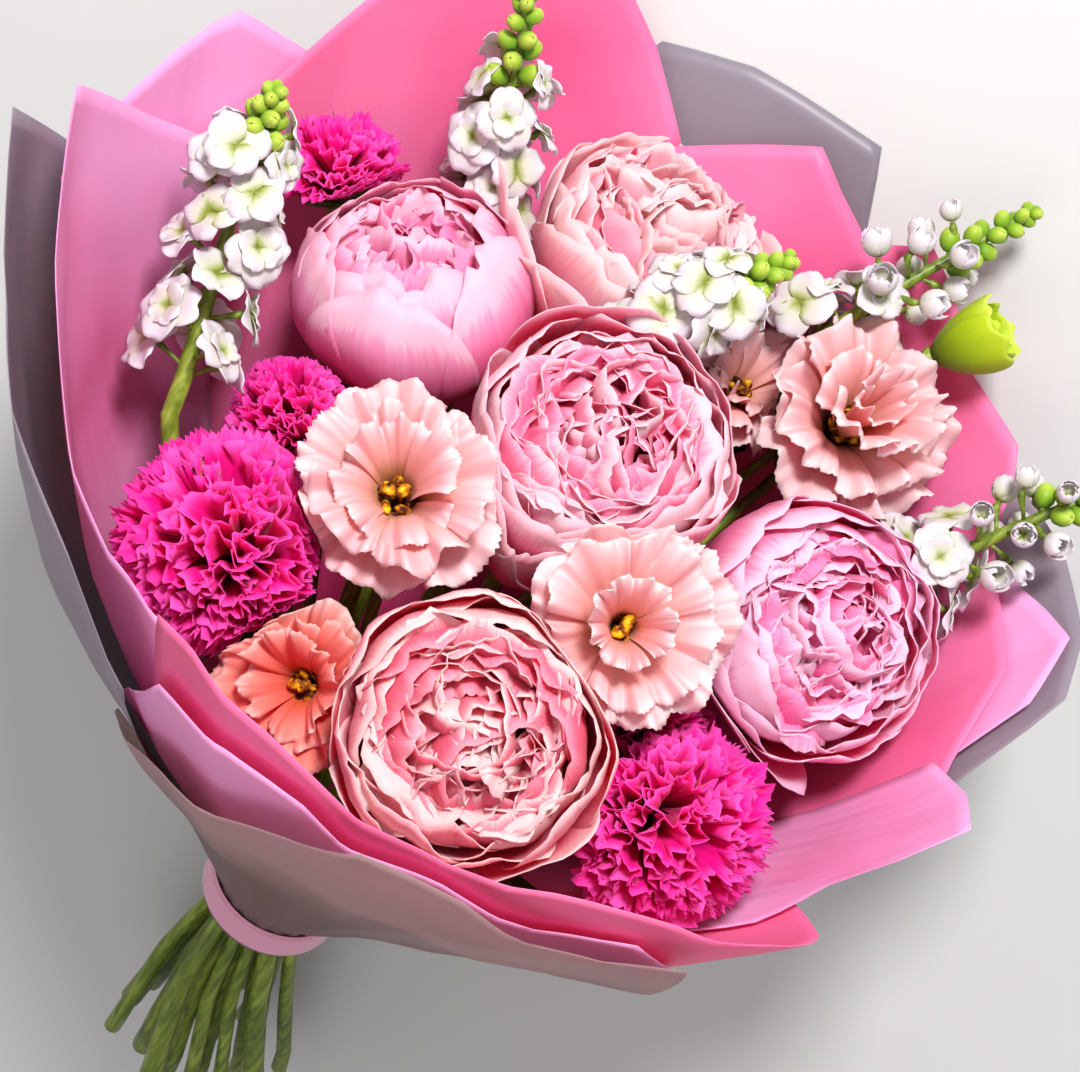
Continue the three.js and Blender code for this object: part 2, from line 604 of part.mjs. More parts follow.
// Leaves stand between the stems below the heads.
const leaves = [
  ['peony_1', 7, [70, -30, 262], [18, 40, 40], 9],
  ['peony_4', 7, [-92, -92, 262], [-20, -30, 40], 9],
  ['peony_5', 7, [-72, 92, 214], [-30, 30, 30], 9],
  ['peony_2', 7, [22, -88, 276], [10, -30, 40], 9],
  ['carnation_3', 7, [-128, 76, 216], [0, 40, 30], 7],
  ['carnation_1', 7, [134, 22, 226], [30, 0, 40], 7],
  ['lisianthus_1', 7, [78, 66, 204], [30, 10, 40], 7],
  ['lisianthus_3', 7, [-134, -96, 276], [-40, 0, 40], 8],
  ['carnation_2', 7, [136, -120, 268], [20, -40, 40], 7],
];
for (const [name, k, tip, side, width] of leaves) {
  const b = blooms.find((x) => x.name === name);
  const s = b.green;
  const foot = s.line[k];
  let l = leaf(foot, tip, width, side);
  for (const o of blooms) {
    if (len(sub(o.at, tip)) > o.R + 90) continue;
    l = l.subtract(ball(o.at, o.R * 1.08 + 0.4, 8, 5));
  }
  for (const o of stems) if (o !== s) l = l.subtract(o.fat);
  s.body = largest(Manifold.union([s.body, l]));
}

// Stock: white florets up a green stem, and round buds at its tip.
// The floret's short green tube reaches back to the stem, at depth d behind its face.
function floret(r, d, rnd) {
  const top = [];
  const low = [];
  const neck = [];
  const n = 8;
  for (let i = 0; i < n; i++) {
    const al = 2 * PI * i / n;
    const q = i % 2 ? 0.6 : 1;
    const z = r * (0.14 + 0.2 * (rnd() - 0.5) + (i % 2 ? 0.2 : 0));
    top.push([q * r * cos(al), q * r * sin(al), z + 0.8]);
    low.push([q * r * cos(al), q * r * sin(al), z]);
  }
  for (let i = 0; i < 4; i++) neck.push([1.5 * cos(PI * i / 2), 1.5 * sin(PI * i / 2), -1.6]);
  const points = [...top, ...low, ...neck, [0, 0, 0.2], [0, 0, -d]];
  const k = 2 * n;
  const faces = [];
  for (let i = 0; i < n; i++) {
    const m = (i + 1) % n;
    const j = k + (i >> 1);
    const next = k + ((j - k + 1) % 4);
    faces.push([k + 4, i, m], [i, n + i, m], [m, n + i, n + m], [n + m, n + i, i % 2 ? next : j]);
    if (i % 2 === 0) faces.push([n + m, j, next], [k + 5, next, j]);
  }
  return solid(points, faces);
}
const clear = (c, need) => {
  let p = c;
  for (let pass = 0; pass < 14; pass++) {
    for (const o of blooms) {
      const d = sub(p, o.at);
      if (len(d) < o.R + need) p = add(o.at, mul(unit(d), o.R + need));
    }
    const r = hypot(p[0], p[1]);
    const wall = innerRadius(p[2], (Math.atan2(p[1], p[0]) / DEG + 360) % 360) - 2.3 * need;
    if (p[2] < 398 && r > wall) p = [p[0] * wall / r, p[1] * wall / r, p[2]];
    const low = 14.5 + 2.2 * need - heightOverTable(p);
    if (p[2] < 420 && low > 0) p = lift(p, low);
  }
  return p;
};
for (const sp of sprays) {
  const s = stems.find((x) => x.owner === sp);
  const rnd = random(sp.seed);
  const point = sp.point;
  const base = s.line.length - 1;
  const total = s.trunk.length - 1;
  const thin = (k) => (k < base ? 1 : 1 - 0.6 * (k - base) / 4);
  const spine = tube(s.trunk, (k) => girth(s, k, total) * thin(k * total), 4);
  const parts = [];
  const count = 5;
  for (let i = 0; i < count; i++) {
    const k = 0.02 + 0.66 * i / (count - 1);
    const root = point(k);
    const along = unit(sub(point(min(1, k + 0.05)), point(max(0, k - 0.05))));
    const al = i * 137.5 * DEG + sp.seed;
    const a = unit(cross(along, [0.2, 0.3, 1]));
    const b = cross(along, a);
    const out = unit(add(add(mul(a, cos(al)), mul(b, sin(al))), mul(along, 0.35)));
    const r = 17 - 6 * k + 2 * rnd();
    const c = clear(add(root, mul(out, 13 - 4 * k)), 0.45 * r);
    const away = len(sub(c, root));
    if (away > 30) continue;
    parts.push(seat(floret(r, away, rnd), c, sub(c, root), rnd() * 6));
  }
  const budCount = 4;
  for (let i = 0; i < budCount; i++) {
    const k = 0.74 + 0.26 * i / (budCount - 1);
    const root = point(k);
    const along = unit(sub(point(min(1, k + 0.02)), point(k - 0.05)));
    const al = i * 137.5 * DEG + sp.seed * 2;
    const a = unit(cross(along, [0.2, 0.3, 1]));
    const b = cross(along, a);
    const out = unit(add(add(mul(a, cos(al)), mul(b, sin(al))), mul(along, 0.5)));
    const r = 5.4 - 6 * (k - 0.74);
    parts.push(ball(add(root, mul(out, i === budCount - 1 ? 0.5 : r * 0.9)), r, 4, 2));
  }
  let heads = Manifold.union(parts);
  for (const o of blooms) {
    if (heads.intersect(o.solid).volume() > 0) heads = heads.subtract(ball(o.at, o.R + 0.3, 14, 9));
  }
  let body = spine.add(heads);
  for (const o of stems) if (o !== s) body = body.subtract(o.fat);
  sp.solid = largest(body);
}

// ---- gather the named meshes ---------------------------------------------
// The bunch is built upright in its own frame and then laid back onto the table.
const bunched = new THREE.Group();
bunched.rotation.x = PI / 2 - LEAN;
bunched.position.z = WAIST_Z;
const finishes = {
  peony: [0xff8fc0, 0.6],
  lisianthus: [0xffc8bc, 0.6],
  carnation: [0xff12ae, 0.65],
  bud: [0xb8d418, 0.55],
  stock: [0xf1f3dc, 0.6],
  green: [0x6f8426, 0.55],
  paper: [0xf56aa6, 0.5],
  film: [0xa2929f, 0.4],
  tie: [0xf0a8c4, 0.45],
};
function put(name, shape, finish) {
  const mesh = shape.getMesh();
  const count = mesh.vertProperties.length / mesh.numProp;
  const position = new Float32Array(count * 3);
  for (let i = 0; i < count; i++) {
    const k = i * mesh.numProp;
    position.set(mesh.vertProperties.subarray(k, k + 3), i * 3);
  }
  const geometry = new THREE.BufferGeometry();
  geometry.setAttribute('position', new THREE.BufferAttribute(position, 3));
  geometry.setIndex(new THREE.BufferAttribute(new Uint32Array(mesh.triVerts), 1));
  const [color, roughness] = finishes[finish];
  const item = new THREE.Mesh(geometry, new THREE.MeshStandardMaterial({ color, roughness, metalness: 0 }));
  item.name = name;
  bunched.add(item);
}
for (const b of blooms) {
  put(`${b.name}_petals`, b.solid, b.kind);
  put(`${b.name}_stem`, b.green.body, 'green');
}
for (const sp of sprays) put(sp.name, sp.solid, 'stock');

// ---- wrapper --------------------------------------------------------------
const sheets = {
  paper_left: [0, [[-18, 330], [-5, 358], [10, 398], [21, 352], [33, 306], [44, 284], [58, 294]]],
  paper_top: [0, [[238, 345], [250, 372], [262, 393], [267, 404], [281, 368], [289, 349]]],
  paper_front: [1, [[60, 311], [67, 318], [80, 314], [94, 304], [106, 304], [118, 319], [131, 327],
    [144, 318], [151, 306], [158, 290], [171, 250]]],
  paper_back: [1, [[281, 368], [289, 399], [297, 424], [302, 436], [313, 428], [325, 382], [335, 351], [346, 330]]],
  paper_right: [1, [[180, 300], [188, 314], [199, 336], [210, 338], [218, 342], [226, 370], [237, 372], [242, 384], [250, 398], [258, 374], [274, 350]]],
  paper_corner: [0, [[156, 215], [162, 240], [169, 277], [171.5, 342], [180, 328], [188, 308]]],
  paper_rear_left: [2, [[320, 340], [331, 364], [340, 383], [349, 372], [356, 360], [366, 342]]],
  paper_outer_front: [2, [[39, 160], [50, 215], [61, 262], [64, 282], [77, 295], [88, 296], [94, 287],
    [107, 296], [120, 288], [130, 305], [138, 285], [144, 240]]],
  paper_outer_right: [2, [[184, 270], [190, 306], [193, 346], [200, 364], [206, 354], [214, 338],
    [224, 320]]],
  film_left: [3, [[-24, 330], [2, 346], [18, 402], [24, 336], [36, 318], [48, 300], [60, 262]]],
  film_right: [3, [[178, 316], [187, 308], [192, 360], [200, 366], [212, 366], [230, 350]]],
  film_front: [4, [[40, 165], [50, 190], [60, 222], [71, 248], [80, 262], [90, 292],
    [96, 316], [108, 315], [117, 300], [126, 300], [133, 316], [139, 262]]],
  film_back: [4, [[234, 322], [254, 350], [262, 412], [278, 408], [288, 396], [294, 352],
    [318, 336], [342, 326]]],
};
for (const [name, [layer, edge]] of Object.entries(sheets)) put(name, sheet(layer, edge), name.split('_')[0]);

// The band that ties the wrapper at the waist.
function ring(r0, r1, h0, h1, sides) {
  const points = [];
  for (let i = 0; i < sides; i++) {
    const al = 2 * PI * i / sides;
    for (const [r, h] of [[r0, h0], [r1, h0], [r1, h1], [r0, h1]]) points.push([r * cos(al), r * sin(al), h]);
  }
  const faces = [];
  for (let i = 0; i < sides; i++) {
    const m = (i + 1) % sides;
    for (let k = 0; k < 4; k++) {
      const q = (k + 1) % 4;
      faces.push([4 * i + k, 4 * i + q, 4 * m + q], [4 * i + k, 4 * m + q, 4 * m + k]);
    }
  }
  return solid(points, faces);
}
const BAND = { inner: 35.3, outer: 36.9, middle: 23, half: 9, sides: 20 };
put('tie_band', ring(BAND.inner, BAND.outer, BAND.middle - BAND.half, BAND.middle + BAND.half, BAND.sides), 'tie');

// The origin is under the middle of the whole bouquet, on the table.
const bouquet = new THREE.Group();
bouquet.name = 'mixed_flower_bouquet';
bouquet.add(bunched);
bouquet.updateMatrixWorld(true);
const reach = new THREE.Box3().setFromObject(bouquet, true);
bunched.position.x -= (reach.min.x + reach.max.x) / 2;
bunched.position.y -= (reach.min.y + reach.max.y) / 2;
export default bouquet;
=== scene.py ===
import math
import random

import bmesh
import bpy
from mathutils import Matrix, Vector, noise


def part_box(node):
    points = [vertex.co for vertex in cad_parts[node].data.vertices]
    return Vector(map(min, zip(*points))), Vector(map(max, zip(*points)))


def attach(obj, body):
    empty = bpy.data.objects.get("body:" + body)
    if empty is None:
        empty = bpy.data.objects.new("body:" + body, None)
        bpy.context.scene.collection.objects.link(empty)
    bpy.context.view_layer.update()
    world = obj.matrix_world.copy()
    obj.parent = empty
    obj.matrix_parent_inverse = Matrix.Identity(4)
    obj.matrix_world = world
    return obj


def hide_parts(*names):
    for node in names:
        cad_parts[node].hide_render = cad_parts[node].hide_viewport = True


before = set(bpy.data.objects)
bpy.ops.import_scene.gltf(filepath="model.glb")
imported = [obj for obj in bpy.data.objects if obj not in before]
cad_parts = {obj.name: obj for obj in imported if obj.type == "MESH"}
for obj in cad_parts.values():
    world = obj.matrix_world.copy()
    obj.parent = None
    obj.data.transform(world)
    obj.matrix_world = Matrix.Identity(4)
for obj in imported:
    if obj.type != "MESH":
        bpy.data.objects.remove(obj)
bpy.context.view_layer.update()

scene = bpy.context.scene

# ---- The view: camera, floor and light --------------------------------------------------------
# The camera looks down on the lying bunch at the angle from which the photo looks at it, which is
# 48 degrees off the bunch's axis and rolled, because there the bunch is held upright.
#
# The bunch is made upright in millimetres: x to the side, y towards the upper side of the lying
# bunch, z along its axis from the stems to the heads. Then it is laid back on the table, with its
# tied waist where the frame has the tie.
LEAN = math.radians(17.5)
TIE_HEIGHT = 23
tie_low, tie_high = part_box("tie_band")
waist = (tie_low + tie_high) / 2
lay_back = Matrix.Translation(waist) @ Matrix.Rotation(math.pi / 2 - LEAN, 4, "X") @ Matrix.Scale(0.001, 4)
lay_back = lay_back @ Matrix.Translation((0, 0, -TIE_HEIGHT))
stand_up = lay_back.inverted()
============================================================
What the task requires: Output exactly those lines that lie from the line with "on the table." through the line with "scene = bpy.context.scene", with both of those lines included.

Complete output:
// The origin is under the middle of the whole bouquet, on the table.
const bouquet = new THREE.Group();
bouquet.name = 'mixed_flower_bouquet';
bouquet.add(bunched);
bouquet.updateMatrixWorld(true);
const reach = new THREE.Box3().setFromObject(bouquet, true);
bunched.position.x -= (reach.min.x + reach.max.x) / 2;
bunched.position.y -= (reach.min.y + reach.max.y) / 2;
export default bouquet;
=== scene.py ===
import math
import random

import bmesh
import bpy
from mathutils import Matrix, Vector, noise


def part_box(node):
    points = [vertex.co for vertex in cad_parts[node].data.vertices]
    return Vector(map(min, zip(*points))), Vector(map(max, zip(*points)))


def attach(obj, body):
    empty = bpy.data.objects.get("body:" + body)
    if empty is None:
        empty = bpy.data.objects.new("body:" + body, None)
        bpy.context.scene.collection.objects.link(empty)
    bpy.context.view_layer.update()
    world = obj.matrix_world.copy()
    obj.parent = empty
    obj.matrix_parent_inverse = Matrix.Identity(4)
    obj.matrix_world = world
    return obj


def hide_parts(*names):
    for node in names:
        cad_parts[node].hide_render = cad_parts[node].hide_viewport = True


before = set(bpy.data.objects)
bpy.ops.import_scene.gltf(filepath="model.glb")
imported = [obj for obj in bpy.data.objects if obj not in before]
cad_parts = {obj.name: obj for obj in imported if obj.type == "MESH"}
for obj in cad_parts.values():
    world = obj.matrix_world.copy()
    obj.parent = None
    obj.data.transform(world)
    obj.matrix_world = Matrix.Identity(4)
for obj in imported:
    if obj.type != "MESH":
        bpy.data.objects.remove(obj)
bpy.context.view_layer.update()

scene = bpy.context.scene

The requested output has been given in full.